Parlare del "silenzio" (dei media, delle organizzazioni internazionali, dei musulmani moderati, ecc. ecc.) di fronte alla persecuzione dei cristiani nel mondo, e in particolare in Iraq e in Siria, è diventato una moda. E come tutte le cose di moda, anche questo discorso sul silenzio alcuni lo possono portare, altri proprio no.
Comprendiamo il discorso quando lo fa papa Francesco, il Papa del dialogo senza preclusioni, i cui toni accorati fanno trapelare persino un pizzico di incredulità alla vista di tanta ferocia motivata solo da un'idea distorta della fede. O quando lo fa Enzo Bianchi, il priore della Comunità di Bose, che ha passato una vita di studio e di approfondimento spirituale per esplorare le possibilità della pacificazione tra l'uomo e se stesso, l'uomo e il Creato e, ovviamente, l'uomo e gli altri uomini.
Ma c'è una casta di commentatori, dalle grandi firme del Corriere della Sera al direttore del Foglio, Giuliano Ferrara, che di questo "silenzio" non dovrebbero proprio parlare. Se non altro per pudore. Perché loro sono sempre stati dall'altra parte: dalla parte delle politiche che hanno causato la grande disgrazia dei cristiani dell'Iraq e della Siria.
In Iraq, fino al 2003, i cristiani erano oppressi (come tutti gli iracheni) dalla dittatura di Saddam Hussein. Non avevano libertà di parola né di religione, solo libertà di culto. Ma non rischiavano l'estinzione, non erano perseguitati per la loro fede, non erano costretti all'abiura o alla morte o a diventare profughi senza domani. Non subivano, cioè, ciò che subiscono ora. Ciò che ha cambiato tutto è stato l'intervento militare americano, quello giustificato dalle menzogne all'Onu sulle armi di distruzione di massa di quel pagliaccio del generale Colin Powell, mandato avanti da George Bush.
Ora chi appoggiò quelle azioni e le giustificò in ogni modo lamenta il "silenzio" sui cristiani. Però nel 2003 il silenzio non c'era. Chi non ricorda con quanta passione il santo papa Giovanni Paolo II cercò di fermare la guerra americana? Chi non ricorda il movimento pacifista? Perché chi oggi lamenta il silenzio allora non stava, come facemmo noi, dalla parte di chi parlava?

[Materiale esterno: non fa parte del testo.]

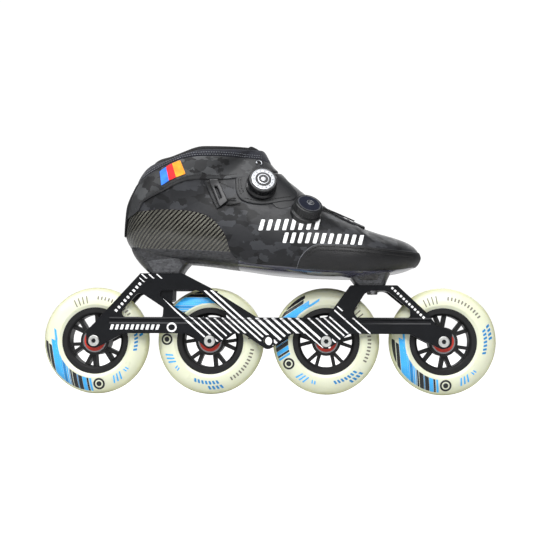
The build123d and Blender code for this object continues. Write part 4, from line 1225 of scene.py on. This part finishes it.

E la stessa cosa si può dire per la Siria. Chi ha condotto le campagne di stampa a favore dell'intervento armato Usa anche lì? Chi si è schierato, senza mai un attimo di dubbio, dalla parte dei ribelli anti-Assad, sempre più islamizzati e fanatici col passare del tempo? Anche i cristiani della Siria, che con Assad almeno campavano, ringraziano sentitamente.
Curiosamente, nessuno si domanda come facciano i miliziani qaedisti dell'Isil, che si sono presi finora un pezzo si Siria e un pezzo di Iraq, a essere così bene armati e così ben addestrati. Forse sono i marziani ad aiutarli?
No, si sa benissimo chi li arma e li prepara: sono i più fedeli alleati degli Usa. Arabia Saudita, Qatar, Kuwait. Attraverso fondazioni islamiche, donatori privati e i rispettivi servizi segreti. La Brookings Foundation, un più che autorevole centro studi di Washington, lo ha spiegato assai bene in un corposo rapporto del dicembre scorso. A loro vanno aggiunti gli stessi Usa, che hanno riversato armi in Siria senza troppo badare, all'inizio, a chi andassero a finire.
Il risultato è quello che abbiamo sotto gli occhi. Quindi, per favore, lo sdegno per il "silenzio" sulla sorte dei cristiani lasciatelo a noi. A noi e a quelli che si sono preoccupati prima, non dopo, delle conseguenze.